Diversification and asset rebalancing are as important today as when the market was rocketing into outer space.

Then just when we thought the economy and the stock market were awakening from a two-year slumber, business and accounting scandals rocked our world again. The 401(k) and personal investment plans of many Americans plunged like a barrel over a waterfall.

The recovery
Like the aftermath of a hurricane, however, communities rebuild and recover. Institutions rebuild and recover, too—sometimes they become even stronger than they were before. I believe stocks and stock mutual funds, in the long run, will continue to outperform fixed-income investments, as they have done in the past. In previous columns, I’ve discussed the importance of investment diversification and annual asset rebalancing in your clients’ portfolios. These two strategies are as important today—when many investment portfolios are below sea level—as they were in the latter half of the 1990s when the stock market was rocketing into outer space.

But what can investors, scorched by recent market losses, do if they want to lighten their stock portfolios, yet still have a chance to beat money market and passbook savings rates? Here are 12 investments to consider. Most of them can be purchased individually or through mutual funds and all offer some form of risk, e.g., market, inflation, liquidity and credit risk. They are not listed in any particular order.

Certificates of Deposit (CDs): CDs guarantee interest rates for various holding periods, such as six months or one, three or five years. They are also FDIC insured up to certain limits.

Treasury Bills: These short-term loans from investors to the U.S. Treasury are backed by “the full faith and credit of the U.S. government.”

U.S. Government Bonds: These instruments have longer maturities than Treasury bills and are also guaranteed by the U.S. government.

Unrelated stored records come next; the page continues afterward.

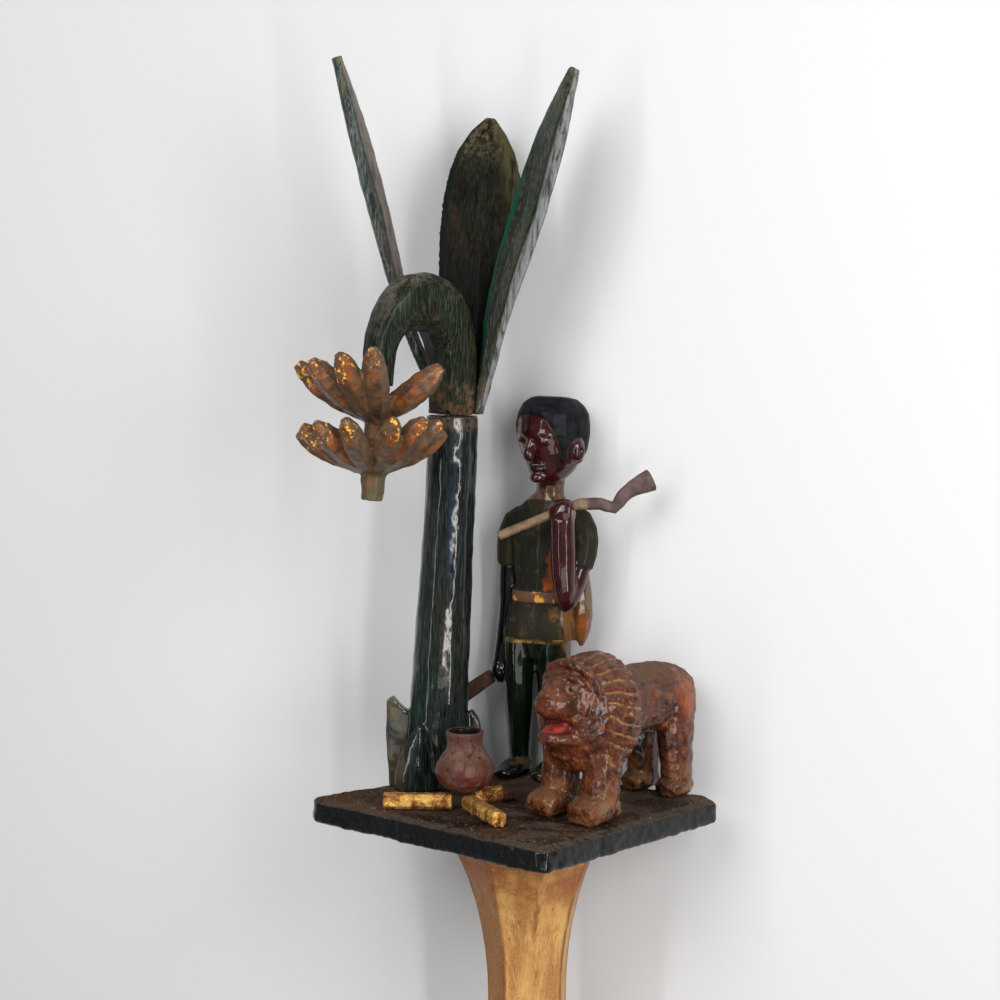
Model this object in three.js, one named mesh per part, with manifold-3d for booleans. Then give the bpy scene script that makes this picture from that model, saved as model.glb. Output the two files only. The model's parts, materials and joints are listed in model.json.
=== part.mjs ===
// Linguist staff: an octagonal gilded shaft that carries a carved and painted group on a slab.
// On the slab stand a plantain tree with its fruit, a hunter with a gun and a long knife,
// a lion, and a cooking pot on three firewood logs.
// The staff is drawn upright, x to the right, y to the back and z up, with z = 0 on the slab.
// At the end it is laid on its back on the floor, as a staff that nobody holds.

import * as THREE from 'three';
import { mergeVertices } from 'three/addons/utils/BufferGeometryUtils.js';
import Module from 'manifold-3d';

const wasm = await Module();
wasm.setup();

// Driving dimensions in millimetres

const clearance = 0.3;            // gap between pieces that touch
const carvingStep = 0.2;          // unevenness of the carving that a flat facet may pass over
const figureStep = 0.4;           // the same for the larger forms of the hunter and the lion

const staffHeight = 1650;         // foot of the shaft to the tip of the highest leaf
const shaftCorner = 18.5;         // corner radius of the octagonal shaft below its flare
const shaftFootCorner = 17;       // corner radius at the foot
const shaftFlareCorner = 39;      // corner radius under the slab
const shaftFlareLength = 78;      // height over which the shaft widens
const shaftTurn = -12.5;          // degrees that the front facet is turned from straight ahead

const slabThick = 12;
const slabBevelWide = 5;          // worn slope round the upper edge
const slabBevelDrop = 2.5;
const slabUnderCut = 1.2;         // small slope round the lower edge
const slabCorners = [             // middle of each cut corner of the slab, and the width of the cut
  { at: [5.5, -76], cut: 5 },
  { at: [87, 9], cut: 9 },
  { at: [-11, 67.5], cut: 14 },
  { at: [-99.4, 11], cut: 8 },
];

const trunkFoot = [-43, 31];      // middle of the trunk on the slab
const trunkTop = [-34.8, 31];     // middle of the trunk at its top
const trunkHeight = 176;
const trunkFootRadius = 13.6;
const trunkTopRadius = 11.8;

const stalkSwing = 40;            // degrees that the fruit hangs forward of straight left
const stalkReach = 43;            // from the trunk's middle to the fruit's middle
const stalkRise = 53;             // top of the stalk's middle line over the trunk
const stalkDrop = 31;             // from there down to the fruit
const stalkSocket = 7;            // how far its end reaches down between the upper fruits
const stalkThick = 15.6;
const stalkWide = 23.5;

const leafThick = 5.6;
const leafRise = 165;             // from the trunk's top to the tip of the highest leaf
const leafRootSpread = 8;         // leaf roots behind the stalk and beside each other

const bunchLength = 59;           // top of the fruit's stem to its cut end
const bunchStemRadius = 6.4;
const fingerReach = 34;
const fingerRadius = 5.4;

const hunterHeight = 184.5;
const hunterPlace = [4.8, 50];
const hunterTurn = -20;           // degrees, he faces a little to the left

const barrelRadius = 2.2;
const gunLength = 73;             // muzzle to butt, measured level
const gunPlace = [-13.3, 26, 119.7];

const knifeLength = 38;
const knifeWide = 7.4;
const knifeThick = 3.2;

const lionHeight = 74;
const lionPlace = [12.3, -36.6];  // below the middle of the front paws
const lionTurn = 47.8;            // degrees from the x axis to the line of its back

const potHeight = 29;
const potBelly = 13.9;            // outer radius at the belly
const potNeck = 8;
const potRim = 8.9;
const potWall = 1.7;
const hearth = [-28.5, -11.5];    // middle of the pot and of the fire

const logSize = 7.4;              // thickness of a firewood log
const logInner = 5.6;             // from the middle of the fire to the end of each log

// Carving helpers

const degrees = Math.PI / 180;

const polar = (radius, angle) => [radius * Math.cos(angle * degrees), radius * Math.sin(angle * degrees)];

const mix = (a, b, share) => a + (b - a) * share;

function solidOf(geometry) {
  const bare = geometry.clone();
  bare.deleteAttribute('normal');
  bare.deleteAttribute('uv');
  const merged = mergeVertices(bare, 1e-4);
  return new wasm.Manifold(new wasm.Mesh({
    numProp: 3,
    vertProperties: new Float32Array(merged.attributes.position.array),
    triVerts: new Uint32Array(merged.index.array),
  }));
}

function geometryOf(solid) {
  const mesh = solid.getMesh();
  const geometry = new THREE.BufferGeometry();
  geometry.setAttribute('position', new THREE.BufferAttribute(new Float32Array(mesh.vertProperties), 3));
  geometry.setIndex(new THREE.BufferAttribute(new Uint32Array(mesh.triVerts), 1));
  const flat = geometry.toNonIndexed();
  flat.computeVertexNormals();
  return flat;
}

const joined = (solids) => solids.reduce((whole, next) => whole.add(next));

const carvedOut = (solid, cutters) => cutters.reduce((rest, cutter) => rest.subtract(cutter), solid);

// One carved length. Each station is [x, y, z, half width, half depth], and the rows of a
// cylinder follow a smooth line through them. across is the direction of the width,
// squareness 2 gives a round section and more a squarer one, and dome rounds the two ends.
function limb(stations, options = {}) {
  const { across = [1, 0, 0], sides = 10, rows = 6, squareness = 2, turn = 0, dome = [0, 0] } = options;
  const smooth = (points) => new THREE.CatmullRomCurve3(points, false, 'catmullrom', 0.5);
  const line = smooth(stations.map((s) => new THREE.Vector3(s[0], s[1], s[2])));
  const size = smooth(stations.map((s) => new THREE.Vector3(s[3], s[4], 0)));
  const ring = [];
  const ringAt = (share, scale, push) => {
    const middle = line.getPoint(share);
    const along = line.getTangent(share);
    const acrossWay = new THREE.Vector3(...across);
    const widthWay = acrossWay.clone().addScaledVector(along, -along.dot(acrossWay));
    widthWay.normalize();
    const depthWay = new THREE.Vector3().crossVectors(widthWay, along);
    const half = size.getPoint(share);
    ring.push({ middle: middle.addScaledVector(along, push), along, widthWay, depthWay, half, scale });
  };
  const domeScale = 0.66;
  const domePush = 0.72;
  if (dome[0]) ringAt(0, domeScale, -domePush * dome[0]);
  for (let row = 0; row <= rows; row += 1) {
    const share = row / rows;
    const startInset = row === 0 && dome[0] ? 0.95 : 1;
    const endInset = row === rows && dome[1] ? 0.95 : 1;
    ringAt(share, startInset * endInset, 0);
  }
  if (dome[1]) ringAt(1, domeScale, domePush * dome[1]);
  const geometry = new THREE.CylinderGeometry(1, 1, 1, sides, ring.length - 1);
  const spot = geometry.attributes.position;
  const bow = (value) => Math.sign(value) * Math.abs(value) ** (2 / squareness);
  for (let i = 0; i < spot.count; i += 1) {
    const level = spot.getY(i) + 0.5;
    const one = ring[Math.round(level * (ring.length - 1))];
    const reach = Math.hypot(spot.getX(i), spot.getZ(i));
    const angle = Math.atan2(spot.getX(i), spot.getZ(i)) + turn * degrees;
    const place = one.middle.clone();
    if (reach > 0.5) {
      place.addScaledVector(one.widthWay, bow(Math.sin(angle)) * one.half.x * one.scale);
      place.addScaledVector(one.depthWay, bow(Math.cos(angle)) * one.half.y * one.scale);
    } else {
      const tip = level > 0.5 ? dome[1] : -dome[0];
      place.addScaledVector(one.along, tip * (1 - domePush));
    }
    spot.setXYZ(i, place.x, place.y, place.z);
  }
  return solidOf(geometry);
}

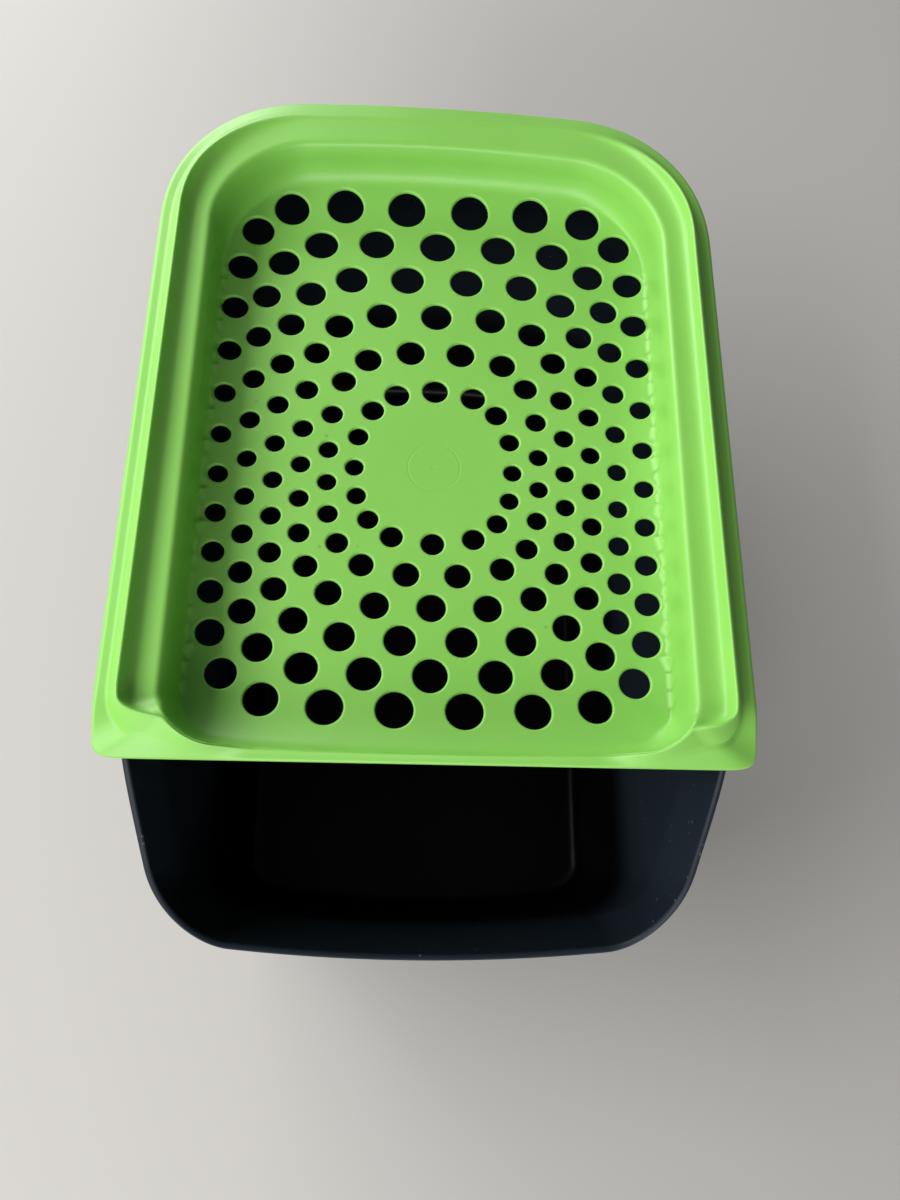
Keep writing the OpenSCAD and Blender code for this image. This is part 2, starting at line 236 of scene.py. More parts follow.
def make_piece(name: str, points: Array, quads: Array, triangles: Array,
               normals: Array) -> Object:
    """Puts worked-out arrays into a smooth mesh object at the origin, linked to the scene.

    Args:
        name: the piece's name.
        points: vertices in millimetres.
        quads: faces of four corners.
        triangles: faces of three corners.
        normals: one unit normal for each vertex.
    """
    mesh = bpy.data.meshes.new(name)
    corners = np.concatenate([quads.ravel(), triangles.ravel()]).astype(np.int32)
    sizes = np.concatenate([np.full(len(quads), 4), np.full(len(triangles), 3)])
    starts = np.concatenate([[0], np.cumsum(sizes)[:-1]]).astype(np.int32)
    mesh.vertices.add(len(points))
    mesh.vertices.foreach_set("co", (points * MM).ravel().astype(np.float32))
    mesh.loops.add(len(corners))
    mesh.loops.foreach_set("vertex_index", corners)
    mesh.polygons.add(len(sizes))
    mesh.polygons.foreach_set("loop_start", starts)
    mesh.polygons.foreach_set("use_smooth", np.ones(len(sizes), dtype=bool))
    mesh.update(calc_edges=True)
    mesh.validate()
    mesh.normals_split_custom_set_from_vertices(normals.astype(np.float32))
    piece = bpy.data.objects.new(name, mesh)
    bpy.context.scene.collection.objects.link(piece)
    return piece


@dataclass(frozen=True)
class VentPattern:
    """Rings of round holes on egg-shaped outlines about the tray's middle.

    Half axes are (side, back, front). Pairs hold the values of the first and the last ring. The
    turn's terms are in degrees, and each grows by its growth from ring to ring.
    """

    middle_y: float
    inner: tuple[float, float, float]
    outer: tuple[float, float, float]
    rings: int = 6
    first_count: int = 16
    step_count: int = 4
    inner_radius: float = 3.7
    outer_radius: float = 4.95
    swell: tuple[float, float] = (0.53, 1.63)
    lean: tuple[float, float] = (0.29, 0.49)
    turn: tuple[float, ...] = (0.2, 1.9, -1.4, 2.5, 0.26, 0.6)
    turn_growth: tuple[float, ...] = (-0.68, -0.15, 0.0, 0.3, 0.0, 0.0)
    power: float = 2.5
    power_growth: float = 0.85
    third_swell: float = -0.0018
    fourth_swell: float = 0.001

    def holes(self) -> Array:
        """Middles and radii of all holes.

        Ring k has its holes at even steps tau of the turn. The direction of a hole is tau plus a few
        sine terms. Its distance is a superellipse's radius that swells and shrinks by small cosine
        terms. Its radius is a mean plus a cosine of tau and of twice tau, so that holes grow towards
        front and back.

        Returns:
            Array of shape (holes, 3): x, y and radius.
        """
        found = []
        for k in range(self.rings):
            u = k / (self.rings - 1)
            count = self.first_count + self.step_count * k
            tau = 2 * np.pi * (np.arange(count) + 0.5 * (k % 2)) / count
            terms = np.array(self.turn) + k * np.array(self.turn_growth)
            angle = tau + np.radians(terms @ np.sin(np.outer(np.arange(1, len(terms) + 1), tau)))
            side, back, front = (mix(a, b, u) for a, b in zip(self.inner, self.outer))
            along = np.where(np.cos(angle) > 0, back, front)
            reach = super_radius(side, along, self.power + self.power_growth * k, angle)
            swelling = self.fourth_swell * np.cos(4 * tau) + self.third_swell * np.cos(3 * tau)
            reach = reach * (1 + k * swelling)
            radius = (mix(self.inner_radius, self.outer_radius, u) + mix(*self.lean, u) * np.cos(tau)
                      + mix(*self.swell, u) * np.cos(2 * tau))
            x, y = reach * np.sin(angle), self.middle_y + reach * np.cos(angle)
            found.append(np.stack([x, y, radius], axis=1))
        return np.concatenate(found)


def hole_distance(points: Array, holes: Array) -> Array:
    """Distances in plan from each point to each hole's middle, of shape (points, holes)."""
    return np.hypot(points[:, None, 0] - holes[:, 0], points[:, None, 1] - holes[:, 1])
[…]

TIPS: Treasury inflation-protected securities offer U.S. government bonds a rate of return indexed to the U.S. Consumer Price Index.

Municipal Bonds: Often called munis, these tax-exempt bonds are loans from investors to a state or a municipality. These IOUs have a fixed maturity date and are backed by the state or municipality that is offering the bonds.

Corporate Bonds: Similar to municipal bonds, corporate bonds are IOUs issued by public corporations. The safety of these bonds varies, depending on the creditworthiness of the issuing corporation.

REITs: Real-estate investment trusts offer investors the opportunity to own a piece of shopping centers, apartment complexes and office buildings. These investments trade like stocks and currently produce a steady yield. While bond interest rates have declined recently, REIT yields have remained high. However, they are not backed by the U.S. government.

Preferred Stocks: These stocks look like bonds because they pay high, fixed and regular dividends. But like stocks, the investment is only as safe as the company issuing it.

Annuities (single premium deferred): Because they can produce a fixed rate of return, annuities are sometimes referred to as CDs that are offered by insurance companies. They also offer tax-deferred accumulation until distribution. However, there is no FDIC insurance or government backing for annuities.

Annuities (immediate): During the last several years, the idea of earning a steady stream of predictable income has sounded pretty good to some investors. Offered and backed by insurance companies, annuities can guarantee income for various periods, including for one’s lifetime.

Exchange Traded Bond Funds: Exchange traded stock funds have been around for sometime. But their fixed-income counterparts have only been around a couple of months. They offer a wide spectrum of maturities in U.S. Treasury securities and domestic investment-grade bonds that are tied to several bond indices.

Ginnie Maes: These bond-like investments represent pools of mortgages made to homeowners. The underlying mortgage payments are guaranteed against default by the U.S. government. But like bonds, as interest rates rise, the value of the Ginnie Maes (net asset value) could fall, even though the income may remain steady.